Mesmo com o ciclo agressivo de alta da taxa básica de juros, o presidente da ANBC, Elias Sfeir, avalia que o Cadastro Positivo pode atenuar o aumento do custo final dos tomadores de empréstimos ao atuar sobre os spreads bancários. "Cerca de 35% do spread está ligado à inadimplência. E os nossos estudos já mostraram que o Cadastro Positivo tem o potencial de reduzir em até 42% essa fatia do spread", detalha.

Sfeir relata ainda que o Cadastro Positivo foi fundamental para os bancos levarem adiante um enorme programa de renegociação de crédito durante a pandemia de covid-19, sem comprometerem suas carteiras. "Uma consistência maior de informações possibilitou separar quem estava com problemas por causa da pandemia e quem já tinha problemas anteriores. Por isso a inadimplência continua perto do piso histórico do indicador", completa.

A Federação Brasileira de Bancos (Febraban) concorda que o Cadastro Positivo é um dos fatores que podem estar contribuindo com uma inadimplência mais baixa desde o início da pandemia, mas considera difícil separar o efeito específico da iniciativa nas taxas, especialmente porque ainda está em "fase inicial", com poucas informações, fora as bancárias.

Qualitativamente, o Diretor de Regulação Prudencial, Riscos e Assuntos Econômicos, Rubens Sardenberg, afirma que os bancos reportam que têm ajudado na avaliação do cliente que estava em uma "zona cinzenta", que, por exemplo, tem um comportamento mais errático no pagamento de seus compromissos.

Transparência

Já o Instituto Brasileiro de Defesa do Consumidor (Idec) reclama da falta de transparência do Cadastro Positivo, já que as pessoas não têm acesso às informações que são usadas para formular sua pontuação, nem à metodologia de cálculo.
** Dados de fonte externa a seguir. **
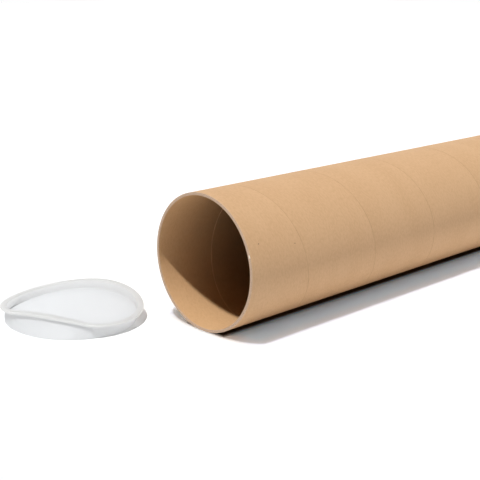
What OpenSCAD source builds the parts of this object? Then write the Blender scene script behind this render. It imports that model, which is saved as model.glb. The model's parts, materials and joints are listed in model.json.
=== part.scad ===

Cada birô tem o seu método.

Segundo a advogada e analista de pesquisas do programa de Direitos Digitais do Idec, Juliana Oms, a regra é vaga sobre os dados que podem ser utilizados, dizendo apenas que não podem ser "excessivos", ou seja, que não compõem a análise de crédito, ou sensíveis, como origem social, orientação sexual ou convicção política.

"A maior preocupação é a possibilidade de discriminação que pode ocasionar. Dados de localização podem prejudicar populações que já são marginalizadas. Quando falamos de mais transparência e regulamentação, estamos preocupados com isso."